THE PROBLEM ->
Show every line of the records below that contains the word "JSON".

LISTED RECORDS ->
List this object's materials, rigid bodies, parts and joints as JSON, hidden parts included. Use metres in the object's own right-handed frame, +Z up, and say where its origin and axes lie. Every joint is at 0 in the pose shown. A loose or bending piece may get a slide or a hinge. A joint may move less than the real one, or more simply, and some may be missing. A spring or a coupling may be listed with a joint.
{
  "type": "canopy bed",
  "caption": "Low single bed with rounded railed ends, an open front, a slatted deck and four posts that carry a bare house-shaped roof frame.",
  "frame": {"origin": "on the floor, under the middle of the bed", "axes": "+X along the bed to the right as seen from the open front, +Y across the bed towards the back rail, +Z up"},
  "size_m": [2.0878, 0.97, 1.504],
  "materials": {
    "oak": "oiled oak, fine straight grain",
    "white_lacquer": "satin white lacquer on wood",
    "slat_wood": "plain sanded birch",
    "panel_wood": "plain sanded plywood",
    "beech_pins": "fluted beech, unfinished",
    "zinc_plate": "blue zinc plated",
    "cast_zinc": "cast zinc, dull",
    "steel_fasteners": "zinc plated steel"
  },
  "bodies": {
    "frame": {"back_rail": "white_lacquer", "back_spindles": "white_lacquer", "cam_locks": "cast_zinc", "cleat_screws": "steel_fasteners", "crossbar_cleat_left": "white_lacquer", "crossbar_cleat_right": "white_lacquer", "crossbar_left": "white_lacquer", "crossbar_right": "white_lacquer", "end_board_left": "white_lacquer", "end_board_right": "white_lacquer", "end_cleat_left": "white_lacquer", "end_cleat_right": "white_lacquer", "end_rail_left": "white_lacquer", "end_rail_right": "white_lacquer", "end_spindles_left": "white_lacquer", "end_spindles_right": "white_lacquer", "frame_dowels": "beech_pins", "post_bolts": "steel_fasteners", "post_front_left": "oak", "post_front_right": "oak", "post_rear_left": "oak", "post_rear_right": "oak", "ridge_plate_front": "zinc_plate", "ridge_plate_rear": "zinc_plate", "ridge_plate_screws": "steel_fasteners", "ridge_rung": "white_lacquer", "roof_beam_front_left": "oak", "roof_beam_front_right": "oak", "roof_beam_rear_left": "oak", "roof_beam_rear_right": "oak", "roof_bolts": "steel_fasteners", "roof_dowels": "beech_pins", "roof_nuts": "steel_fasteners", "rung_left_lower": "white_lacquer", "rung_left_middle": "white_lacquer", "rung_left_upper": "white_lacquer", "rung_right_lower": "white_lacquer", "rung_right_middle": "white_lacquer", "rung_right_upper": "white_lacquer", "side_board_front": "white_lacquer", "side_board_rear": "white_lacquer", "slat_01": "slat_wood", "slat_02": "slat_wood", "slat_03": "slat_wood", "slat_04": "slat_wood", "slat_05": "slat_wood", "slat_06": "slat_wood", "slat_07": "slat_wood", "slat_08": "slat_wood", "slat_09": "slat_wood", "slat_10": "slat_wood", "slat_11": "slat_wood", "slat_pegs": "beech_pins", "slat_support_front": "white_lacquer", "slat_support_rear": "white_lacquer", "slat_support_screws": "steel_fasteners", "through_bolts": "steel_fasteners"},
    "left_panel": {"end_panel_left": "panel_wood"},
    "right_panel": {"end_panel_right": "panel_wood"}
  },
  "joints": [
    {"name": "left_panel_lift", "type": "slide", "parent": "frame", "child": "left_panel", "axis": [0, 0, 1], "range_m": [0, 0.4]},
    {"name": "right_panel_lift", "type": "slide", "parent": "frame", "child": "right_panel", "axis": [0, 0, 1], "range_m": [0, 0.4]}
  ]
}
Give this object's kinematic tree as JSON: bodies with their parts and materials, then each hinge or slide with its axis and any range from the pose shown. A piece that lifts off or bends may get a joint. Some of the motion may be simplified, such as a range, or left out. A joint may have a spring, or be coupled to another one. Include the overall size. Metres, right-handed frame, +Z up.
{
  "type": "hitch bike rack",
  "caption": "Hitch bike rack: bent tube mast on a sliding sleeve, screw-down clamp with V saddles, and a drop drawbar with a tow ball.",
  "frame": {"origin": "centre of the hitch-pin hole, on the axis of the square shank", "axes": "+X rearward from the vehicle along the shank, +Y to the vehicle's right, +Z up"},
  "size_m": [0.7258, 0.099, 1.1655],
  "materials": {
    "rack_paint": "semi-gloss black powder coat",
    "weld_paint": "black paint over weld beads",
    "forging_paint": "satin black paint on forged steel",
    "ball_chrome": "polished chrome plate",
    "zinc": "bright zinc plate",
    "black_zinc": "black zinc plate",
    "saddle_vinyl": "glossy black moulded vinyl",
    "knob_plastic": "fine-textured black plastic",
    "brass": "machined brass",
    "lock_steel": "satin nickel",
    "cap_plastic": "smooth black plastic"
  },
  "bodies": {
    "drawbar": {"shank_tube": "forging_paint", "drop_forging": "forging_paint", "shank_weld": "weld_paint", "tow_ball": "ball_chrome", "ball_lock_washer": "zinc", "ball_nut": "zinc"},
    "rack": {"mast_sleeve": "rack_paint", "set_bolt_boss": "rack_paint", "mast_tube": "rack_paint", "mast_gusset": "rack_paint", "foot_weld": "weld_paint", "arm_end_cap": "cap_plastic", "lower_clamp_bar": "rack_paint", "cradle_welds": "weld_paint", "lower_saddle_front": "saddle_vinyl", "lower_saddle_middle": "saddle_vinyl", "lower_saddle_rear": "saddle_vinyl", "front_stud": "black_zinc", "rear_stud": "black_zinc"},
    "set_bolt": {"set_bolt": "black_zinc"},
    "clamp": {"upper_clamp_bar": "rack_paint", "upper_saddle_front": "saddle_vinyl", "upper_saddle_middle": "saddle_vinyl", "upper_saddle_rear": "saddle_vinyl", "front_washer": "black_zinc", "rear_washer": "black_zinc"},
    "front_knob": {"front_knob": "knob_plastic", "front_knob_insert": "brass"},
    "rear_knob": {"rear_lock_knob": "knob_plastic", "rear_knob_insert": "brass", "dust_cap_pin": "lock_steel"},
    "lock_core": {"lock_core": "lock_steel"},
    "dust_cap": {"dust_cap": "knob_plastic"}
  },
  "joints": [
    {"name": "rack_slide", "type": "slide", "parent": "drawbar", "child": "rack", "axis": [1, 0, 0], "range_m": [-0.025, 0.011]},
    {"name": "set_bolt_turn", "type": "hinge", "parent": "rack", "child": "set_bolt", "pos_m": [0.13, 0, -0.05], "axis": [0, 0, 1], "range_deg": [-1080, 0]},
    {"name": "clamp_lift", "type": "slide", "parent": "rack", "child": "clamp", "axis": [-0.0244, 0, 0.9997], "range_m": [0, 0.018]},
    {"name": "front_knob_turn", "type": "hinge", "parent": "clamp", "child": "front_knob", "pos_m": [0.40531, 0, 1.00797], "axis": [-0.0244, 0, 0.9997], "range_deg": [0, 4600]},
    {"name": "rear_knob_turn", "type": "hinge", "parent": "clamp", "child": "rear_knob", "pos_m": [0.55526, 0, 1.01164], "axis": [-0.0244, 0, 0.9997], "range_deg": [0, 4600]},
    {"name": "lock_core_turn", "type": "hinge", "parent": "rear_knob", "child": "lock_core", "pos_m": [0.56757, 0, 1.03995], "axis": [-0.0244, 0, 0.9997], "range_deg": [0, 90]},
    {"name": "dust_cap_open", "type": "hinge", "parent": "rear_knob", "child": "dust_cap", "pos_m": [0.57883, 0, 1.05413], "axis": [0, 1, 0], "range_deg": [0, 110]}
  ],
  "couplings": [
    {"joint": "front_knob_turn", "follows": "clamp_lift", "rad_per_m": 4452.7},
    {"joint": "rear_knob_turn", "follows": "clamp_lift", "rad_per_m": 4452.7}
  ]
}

SOLVED PROBLEM ->
List this object's materials, rigid bodies, parts and joints as JSON, hidden parts included. Use metres in the object's own right-handed frame, +Z up, and say where its origin and axes lie. Every joint is at 0 in the pose shown. A loose or bending piece may get a slide or a hinge. A joint may move less than the real one, or more simply, and some may be missing. A spring or a coupling may be listed with a joint.
Give this object's kinematic tree as JSON: bodies with their parts and materials, then each hinge or slide with its axis and any range from the pose shown. A piece that lifts off or bends may get a joint. Some of the motion may be simplified, such as a range, or left out. A joint may have a spring, or be coupled to another one. Include the overall size. Metres, right-handed frame, +Z up.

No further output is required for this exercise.